«Для современной России я — враг народа в третьем поколении», — говорит Ильченко. Его дедушку расстреляла советская власть, а сам он и его родители после аннексии Крыма первыми в Севастополе отказались от российских паспортов.
Юрию Ильченко 37 лет, он знает восемь языков и до заключения руководил школой языковых курсов. 2 июля 2015 года сотрудники ФСБ и Центра противодействия экстремизму задержали мужчину и поместили в СИЗО города Симферополя. Сначала посадили в тюрьму на два дня, в итоге это растянулось на 11 месяцев.
«Утром 2 июля проснулся от сильного стука в двери, — вспоминает Юрий Ильченко. — Отец открыл, и в квартиру ввалились около десяти человек. Провели обыски дома и в моем офисе, забрали три телефона, компьютер, фотоаппарат, даже старые видеокассеты. Сначала причиной ареста считался один из постов в Интернете, где я призывал украинскую власть действовать активнее, призывал к полной блокаде Крыма. Когда провел за решеткой месяц, инкриминировали призыв к совершению террористического акта или диверсии — за перепост со страницы Дмитрия Яроша». Юрию инкриминировали 280 и 282 статьи Уголовного кодекса Российской Федерации — публичные призывы к осуществлению экстремистской деятельности и разжиганию междунациональной ненависти или вражды.
В СИЗО на украинца пытались оказывать давление: не давали общаться с другими политзаключенными, которые тоже находились в этом месте, посадили вместе с ярыми уголовниками. «Хотели, чтобы я признал, якобы являюсь координатором «Правого сектора» в Севастополе или по всему Крыму, якобы я хотел подорвать памятники Ленину, — рассказывает бывший политзаключенный. — Я отказывался. Угрожали превратить мою жизнь в ад, отправить на 20 лет в Магадан. Били как сотрудники разных служб, так и сокамерники».
Через 11 месяцев, 2 июня 2016 года, Юрия перевели под домашний арест, и он, понимая, что каждый день могут вернуть за решетку, решил бежать. Сделал это накануне 12 июня, когда отмечают День России. «Надел отцовскую куртку, взял мамину палочку — чтобы те, кто сидят перед камерами наблюдения, не сразу меня узнали. А такие камеры развесили везде, даже на деревьях вокруг дома, — продолжает Юрий Ильченко. — Вышел из дома, медленно прошел перед камерами, потом побежал, бросил куртку и палку, срезал с ноги браслет для отслеживания моих передвижений. Потом бежал полтора часа лесом, до границы добрался автостопом».
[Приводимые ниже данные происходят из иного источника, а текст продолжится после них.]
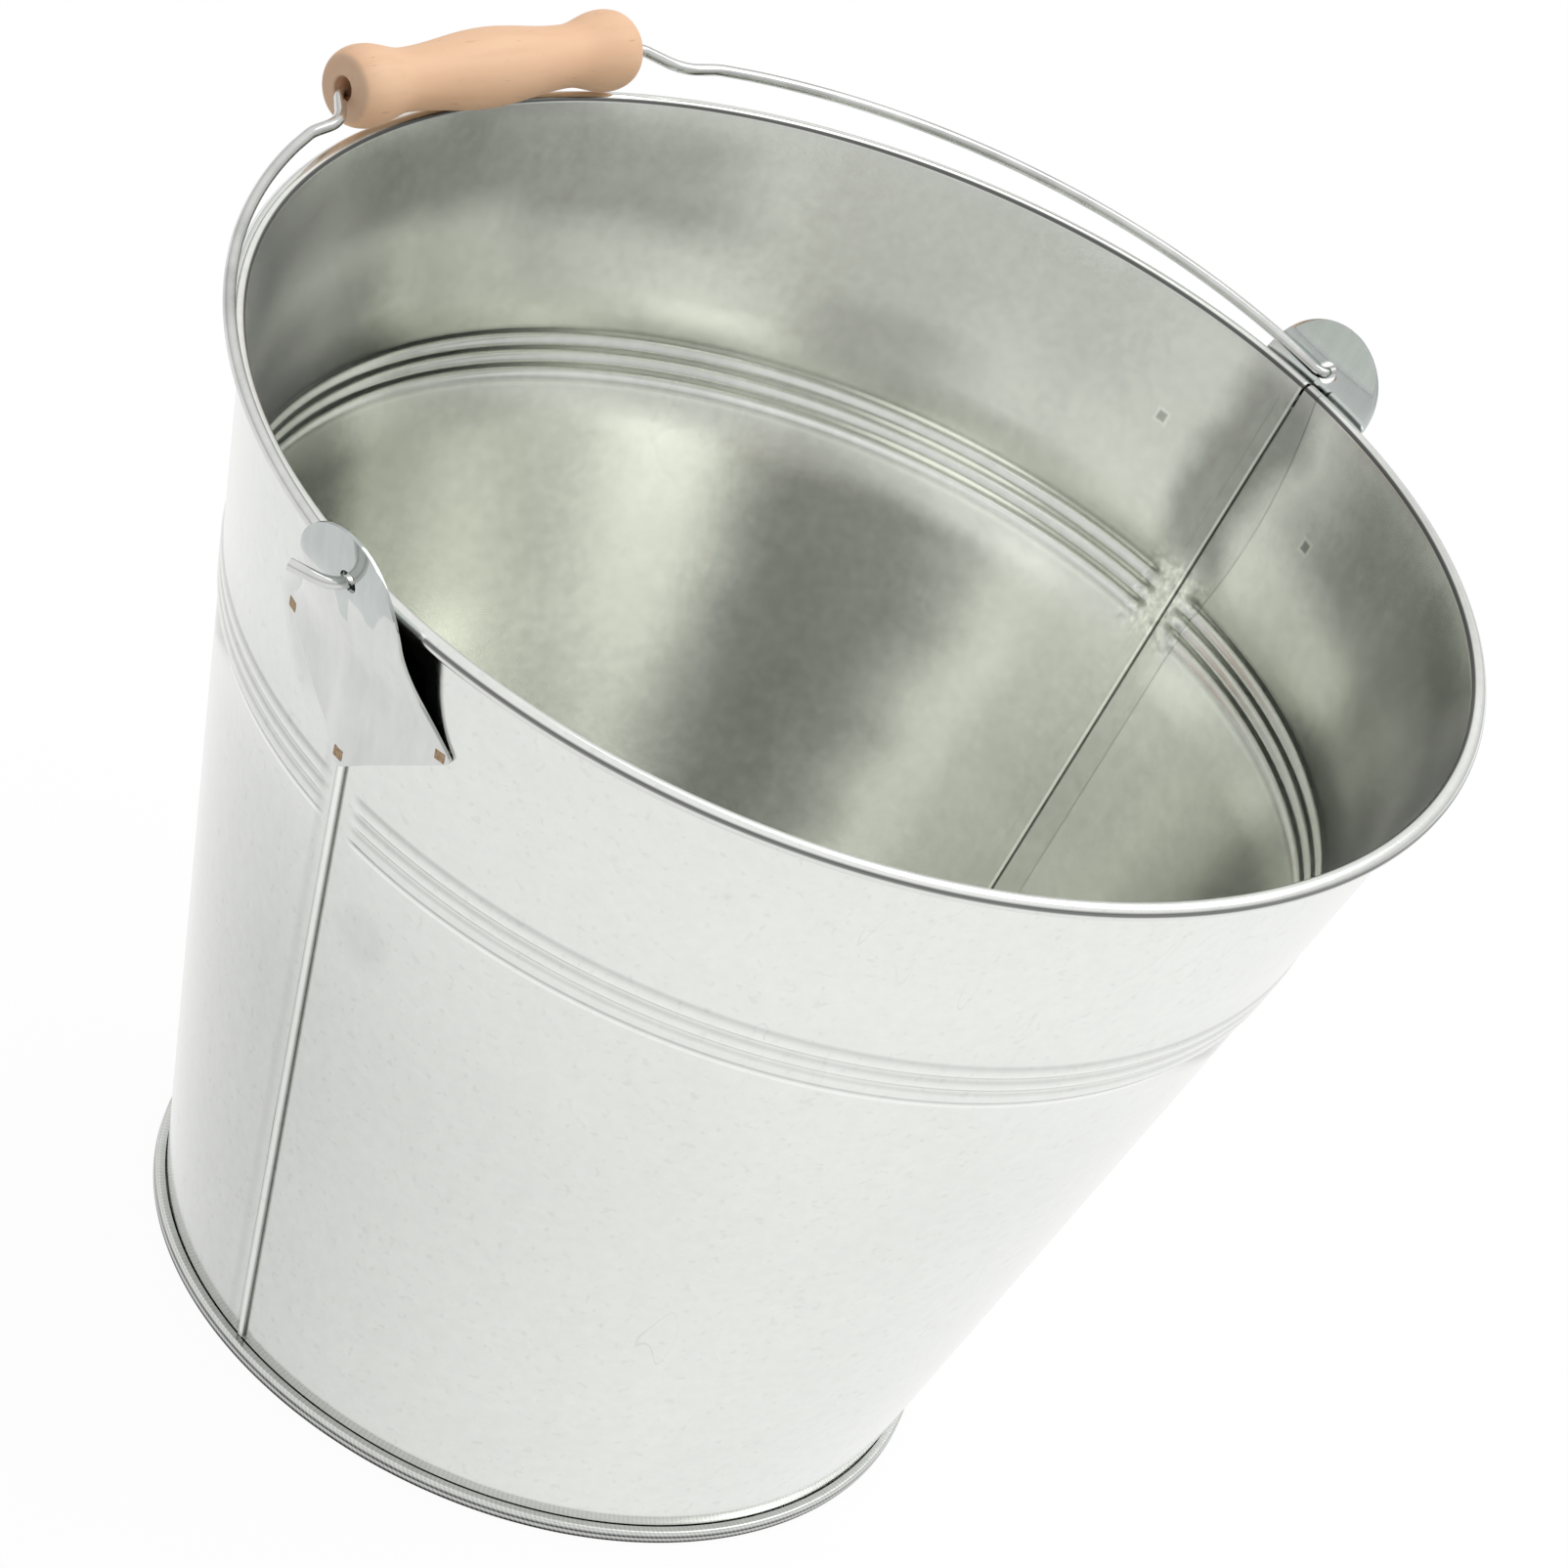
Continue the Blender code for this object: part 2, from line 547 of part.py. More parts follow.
def ear_mesh(material):
    """Pressed ear with the bail's hole and three weld holes, at the -X side."""
    bm = bmesh.new()
    rows = []
    for height in ear_heights():
        half = ear_half_width(height)
        rows.append([bm.verts.new(ear_point(share * half, height)) for share in EAR_COLUMN_SHARES])
    for first, second in zip(rows, rows[1:]):
        for i in range(len(first) - 1):
            bm.faces.new((first[i], first[i + 1], second[i + 1], second[i]))
    plate = add_object("ear_plate", finish_mesh("ear_plate", bm), material, Matrix.Identity(4))
    solidify = plate.modifiers.new("thickness", "SOLIDIFY")
    solidify.thickness = EAR_SHEET
    solidify.offset = 0
    solidify.use_even_offset = True
    reach = EAR_SHEET * 2
    bm = bmesh.new()
    bmesh.ops.create_cone(
        bm, cap_ends=True, segments=16, radius1=EAR_HOLE / 2, radius2=EAR_HOLE / 2, depth=reach * 2
    )
    cutters = [add_cutter("cut_eye", finish_mesh("cut_eye", bm), ear_frame(0.0, HINGE_HEIGHT), material)]
    for name, width, height in weld_places():
        mesh = block_mesh("cut_" + name, WELD_SIDE + 2 * WELD_CLEARANCE, -reach, reach)
        cutters.append(add_cutter("cut_" + name, mesh, ear_frame(width, height), material))
    for cutter in cutters:
        cut = plate.modifiers.new(cutter.name, "BOOLEAN")
        cut.operation = "DIFFERENCE"
        cut.object = cutter
    bpy.context.view_layer.update()
    graph = bpy.context.evaluated_depsgraph_get()
    mesh = bpy.data.meshes.new_from_object(plate.evaluated_get(graph))
    mesh.name = "ear"
    for made in [plate, *cutters]:
        bpy.data.objects.remove(made)
    return mesh


def fillet(path, radii):
    """Open 2D path with each inner corner rounded by an arc of the given radius."""
    rounded = [path[0]]
    for before, corner, after, radius in zip(path, path[1:], path[2:], radii):
        into = (corner - before).normalized()
        out = (after - corner).normalized()
        turn = math.atan2(into.x * out.y - into.y * out.x, into.dot(out))
        start = corner - into * radius * math.tan(abs(turn) / 2)
        side = math.copysign(1.0, turn)
        centre = start + Vector((-into.y, into.x)) * side * radius
        first = math.atan2(start.y - centre.y, start.x - centre.x)
        steps = max(1, math.ceil(abs(turn) / BEND_STEP))
        rounded += arc(centre, radius, first, first + turn, steps)
    rounded.append(path[-1])
    return rounded


def bail_oval(width):
    """How far out the bail's sweep lies from the hinge line, at a distance from its middle."""
    return BAIL_DEPTH * math.sqrt(1 - (width / BAIL_SIDE_RADIUS) ** 2)


def bail_half_path():
    """Centre line of half the bail, from the middle of the grip to the free end, in the bail's plane."""
    sweep_start = Vector((BAIL_SWEEP_WIDTH, bail_oval(BAIL_SWEEP_WIDTH)))
    first = math.asin(BAIL_SWEEP_WIDTH / BAIL_SIDE_RADIUS)
    last = math.acos(BAIL_EYE_BEND / BAIL_DEPTH)
    sweep = []
    for step in range(1, BAIL_SWEEP_STEPS + 1):
        angle = first + (last - first) * step / BAIL_SWEEP_STEPS
        sweep.append(Vector((BAIL_SIDE_RADIUS * math.sin(angle), BAIL_DEPTH * math.cos(angle))))
    corners = [
        Vector((0, BAIL_HAND_DEPTH)),
        Vector((BAIL_STRAIGHT_HALF, BAIL_HAND_DEPTH)),
        Vector((BAIL_DIP_WIDTH, BAIL_DIP_DEPTH)),
        sweep_start,
        sweep[0],
    ]
    hand = fillet(corners, (BAIL_HAND_BEND, BAIL_DIP_BEND, BAIL_SWEEP_BEND))
    tail_start = Vector((HINGE_RADIUS + BAIL_TAIL_START, 0))
    tail_run = Vector((math.cos(BAIL_TAIL_ANGLE), math.sin(BAIL_TAIL_ANGLE)))
    eye = [
        sweep[-1],
        Vector((BAIL_SIDE_RADIUS, 0)),
        tail_start,
        tail_start + tail_run * BAIL_TAIL_LENGTH,
    ]
    return hand + sweep[1:-1] + fillet(eye, (BAIL_EYE_BEND, BAIL_TAIL_BEND))[1:]


def bail_curve():
    """Round wire along the whole centre line, with flat ends."""
    half = bail_half_path()
    path = [Vector((-point.x, point.y)) for point in reversed(half[1:])] + half
    curve = bpy.data.curves.new("bail_wire", "CURVE")
    curve.dimensions = "3D"
    curve.bevel_depth = BAIL_WIRE / 2
    curve.bevel_resolution = 2
    curve.use_fill_caps = True
    spline = curve.splines.new("POLY")
    spline.points.add(len(path) - 1)
    for target, point in zip(spline.points, path):
        target.co = (point.x, point.y, 0.0, 1.0)
    return curve


def bail_rest_angle():
    """Angle of the bail's plane above level where the grip, lifted off the wire, meets the rim."""
    reach = math.hypot(ROLL_CENTRE_RADIUS, ROLL_CENTRE_HEIGHT - HINGE_HEIGHT)
    below = math.atan2(HINGE_HEIGHT - ROLL_CENTRE_HEIGHT, ROLL_CENTRE_RADIUS)
    apart = GRIP_MIDDLE_RADIUS + ROLL_RADIUS + GRIP_REST_GAP
    hand = math.hypot(BAIL_HAND_DEPTH, GRIP_LIFT)
    between = math.acos((hand * hand + reach * reach - apart * apart) / (2 * hand * reach))
    return between - below - math.atan2(GRIP_LIFT, BAIL_HAND_DEPTH)


def grip_mesh():
    """Turned grip: a swell in the middle, a neck each side, a bulb at each end and a bore."""
    half = GRIP_LENGTH / 2
    spans = [
        (0.0, GRIP_MIDDLE_RADIUS, GRIP_NECK_PLACE, GRIP_NECK_RADIUS),
        (GRIP_NECK_PLACE, GRIP_NECK_RADIUS, GRIP_BULB_PLACE, GRIP_BULB_RADIUS),
    ]
    side = []
    for start, start_radius, end, end_radius in spans:
        for step in range(GRIP_SPAN_STEPS):
            share = step / GRIP_SPAN_STEPS
            swing = (1 - math.cos(math.pi * share)) / 2
            side.append((start_radius + (end_radius - start_radius) * swing, start + (end - start) * share))
    for step in range(GRIP_END_STEPS + 1):
        turn = math.pi / 2 * step / GRIP_END_STEPS
        radius = GRIP_FACE_RADIUS + (GRIP_BULB_RADIUS - GRIP_FACE_RADIUS) * math.cos(turn)
        side.append((radius, GRIP_BULB_PLACE + (half - GRIP_BULB_PLACE) * math.sin(turn)))
    outside = [(radius, -place) for radius, place in reversed(side[1:])] + side
    bore = [(GRIP_BORE / 2, half), (GRIP_BORE / 2, -half)]
    angles = [2 * math.pi * i / GRIP_SIDES for i in range(GRIP_SIDES)]
    return turned_mesh("grip", outside + bore, angles, axis="X")


def build_pail(galvanised, bare_base, wire_steel):
    shell = shell_mesh()
    add_object("shell_half_back", shell, galvanised, FOOT)
    add_object("shell_half_front", shell, galvanised, FOOT @ HALF_TURN)
    add_object("base_disc", base_mesh(), bare_base, FOOT)
    add_object("rim_wire", rim_wire_mesh(), wire_steel, FOOT)


def build_ears(ear_steel, weld_brown):
    ear = ear_mesh(ear_steel)
    low = WELD_SEAT_GAP - EAR_CLEARANCE - EAR_SHEET / 2
    weld = block_mesh("spot_weld", WELD_SIDE, low, EAR_SHEET / 2 + WELD_PROUD)
    for hand, place in (("left", FOOT), ("right", FOOT @ HALF_TURN)):
        add_object("ear_" + hand, ear, ear_steel, place)
        for name, width, height in weld_places():
            add_object(f"weld_{hand}_{name}", weld, weld_brown, place @ ear_frame(width, height))


def build_bail(wire_steel, beech):
    hinge = FOOT @ Matrix.Translation((0, 0, HINGE_HEIGHT))
    rest = Matrix.Rotation(bail_rest_angle(), 4, "X")
    hand = Matrix.Translation((GRIP_SLIDE, BAIL_HAND_DEPTH, GRIP_LIFT))
    add_object("bail_wire", bail_curve(), wire_steel, hinge @ rest)
    add_object("grip", grip_mesh(), beech, hinge @ rest @ hand)


def main():
    for made in list(bpy.data.objects):
        bpy.data.objects.remove(made)
    galvanised = make_material("galvanised_sheet", (0.72, 0.73, 0.71), 0.35, 0.9)
    bare_base = make_material("galvanised_base", (0.66, 0.67, 0.65), 0.42, 0.9)
    ear_steel = make_material("bright_ear", (0.76, 0.78, 0.77), 0.22, 0.95)
    weld_brown = make_material("weld_scale", (0.36, 0.24, 0.14), 0.6, 0.4)
    wire_steel = make_material("zinc_wire", (0.58, 0.58, 0.57), 0.3, 0.95)
    beech = make_material("turned_beech", (0.83, 0.60, 0.42), 0.55, 0.0)
    build_pail(galvanised, bare_base, wire_steel)
    build_ears(ear_steel, weld_brown)
    build_bail(wire_steel, beech)


main()
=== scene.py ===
# %% [markdown]
# Galvanised pail with a folding wire bail and a turned wooden grip.
#
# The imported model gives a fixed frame: every solid of the pail at its real place, in metres, with
# +Z up. The origin is the middle of the base's underside, and the foot ring reaches 3.75 mm lower.
# This script keeps that frame and dresses it with finer pieces and finishes.

import math

import bmesh
import bpy
from mathutils import Matrix, Vector


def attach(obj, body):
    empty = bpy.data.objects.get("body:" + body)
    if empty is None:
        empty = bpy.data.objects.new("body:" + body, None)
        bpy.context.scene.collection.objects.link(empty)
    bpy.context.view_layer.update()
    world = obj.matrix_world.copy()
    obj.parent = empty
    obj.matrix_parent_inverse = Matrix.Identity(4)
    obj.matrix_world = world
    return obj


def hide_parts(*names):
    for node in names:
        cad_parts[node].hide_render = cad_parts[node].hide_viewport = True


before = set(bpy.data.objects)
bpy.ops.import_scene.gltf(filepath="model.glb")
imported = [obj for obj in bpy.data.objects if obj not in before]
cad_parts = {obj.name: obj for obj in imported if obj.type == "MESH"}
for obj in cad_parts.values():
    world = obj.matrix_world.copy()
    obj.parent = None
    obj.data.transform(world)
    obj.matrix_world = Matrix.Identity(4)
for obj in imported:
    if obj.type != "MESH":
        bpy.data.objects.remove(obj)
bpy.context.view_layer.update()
MM = 0.001

# %% [markdown]
# The camera stands where the photograph was taken from, as solved from the ellipses of the rim and
# the foot. A long lens gives the flat perspective of a product picture.

# %% Camera
bpy.ops.object.camera_add(
    location=(-1.0771999, -0.7843866, 1.0416565),
    rotation=(math.radians(54.13777), math.radians(-19.29546), math.radians(-40.93470)),
)
camera = bpy.context.object
camera.data.sensor_width = 36.0
camera.data.lens = 153.8928
bpy.context.scene.camera = camera
print("camera at", [round(value, 3) for value in camera.location])

# %% [markdown]
# Modelling by hand means three habits: clear the selection, open one mesh, and choose points by
# where they are. These helpers keep them.

# %% Selection helpers
def choose_only(*pieces):
    """Selects these pieces and nothing else, and makes the first one active."""
    bpy.ops.object.select_all(action="DESELECT")
    for piece in pieces:
        piece.select_set(True)
    bpy.context.view_layer.objects.active = pieces[0]


def open_mesh(piece):
    """Makes a piece active on its own and opens its mesh for editing."""
    choose_only(piece)
    bpy.ops.object.mode_set(mode="EDIT")
    bpy.ops.mesh.select_mode(type="VERT")


def close_mesh():
    bpy.ops.object.mode_set(mode="OBJECT")


def pick(test, faces=False):
    """Selects the vertices whose place, or the faces whose centre, passes a test."""
    data = bpy.context.object.data
    mesh = bmesh.from_edit_mesh(data)
    if faces:
        bpy.ops.mesh.select_mode(type="FACE")
        for face in mesh.faces:
            face.select = test(face.calc_center_median())
    else:
        for vertex in mesh.verts:
            vertex.select = test(vertex.co)
    mesh.select_flush_mode()
    bmesh.update_edit_mesh(data, loop_triangles=False, destructive=False)


def pick_all():
    bpy.ops.mesh.select_all(action="SELECT")


def merge_close_points(distance=0.005 * MM):
    """Merges the points of the open mesh that lie almost on each other."""
    pick_all()
    bpy.ops.mesh.remove_doubles(threshold=distance)


def face_outward():
    """Turns all faces of the open mesh outward."""
    pick_all()
    bpy.ops.mesh.normals_make_consistent(inside=False)


print("selection helpers ready")

# %% [markdown]
# Most of a pail is turned or rolled, so most pieces begin as a line: one vertex is extruded from
# point to point along the section. Spinning that line round the axis gives the whole surface at
# once.

# %% Lines and turned pieces
SMOOTH_ANGLE = math.radians(35)


def start_line(name, points):
    """A new mesh that holds one line through the points. It stays open for editing."""
    bpy.ops.mesh.primitive_plane_add(size=MM)
    piece = bpy.context.object
    piece.name = piece.data.name = name
    open_mesh(piece)
    pick_all()
    bpy.ops.mesh.merge(type="CENTER")
    bpy.ops.transform.translate(value=Vector(points[0]))
    extend_line(points)
    return piece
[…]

Уже через несколько часов после побега в квартиру Юрия пришли с десяток силовиков с собаками. Они пытались найти мужчину, но взять след им не удалось.
А Ильченко весь следующий день добирался до границы, которую пересекал ночью, через заминированный лес. «Полагался лишь на Всевышнего: как будет, так будет, главное — опять не попасть в тот ад», — объясняет Юрий. Когда мужчина вышел на дорогу, думал, что уже оказался на подконтрольной Украине территории. Но военный, которого встретил, обратился к нему на русском. Оказалось, что это нейтральная территория, украинский военный стоял через несколько десятков метров. Ильченко быстро побежал, российский военный — за ним, но украинец смог добраться до безопасной зоны.
«Может, это немного театрально, но сначала упал на колени и поблагодарил Бога за освобождение, поцеловал украинскую землю и только потом прошел к месту, где проверяют документы», — делится Ильченко. Бывший политзаключенный рассказал историю своего побега только через два месяца, потому что его родители перебрались из Крыма на неоккупированную украинскую территорию на прошлой неделе.
Сейчас Юрий Ильченко обустраивается во Львове. С жильем, средствами, медицинской помощью и оформлением документов ему очень помогла общественная организация «Крым SOS». Бывший заключенный резюмирует: «Мне уже удается немного вставать на ноги. Думаю не столько о том, что Украина может сделать для меня, как о том, что я могу сделать для родины. Какие бы трудности ни были, я и мои родители останемся в Украине и будем делать все, чтобы наша страна процветала».
Эта история — со счастливым финалом, но сейчас, по данным кампании Let My People Go, на территории России и оккупированного ею Крыма остаются за решеткой еще 28 украинских политзаключенных. Помнить о них, поддерживать их письмами — то, что по силам каждому человеку. Ведь когда мы отстаиваем своих граждан, утверждаемся как государство.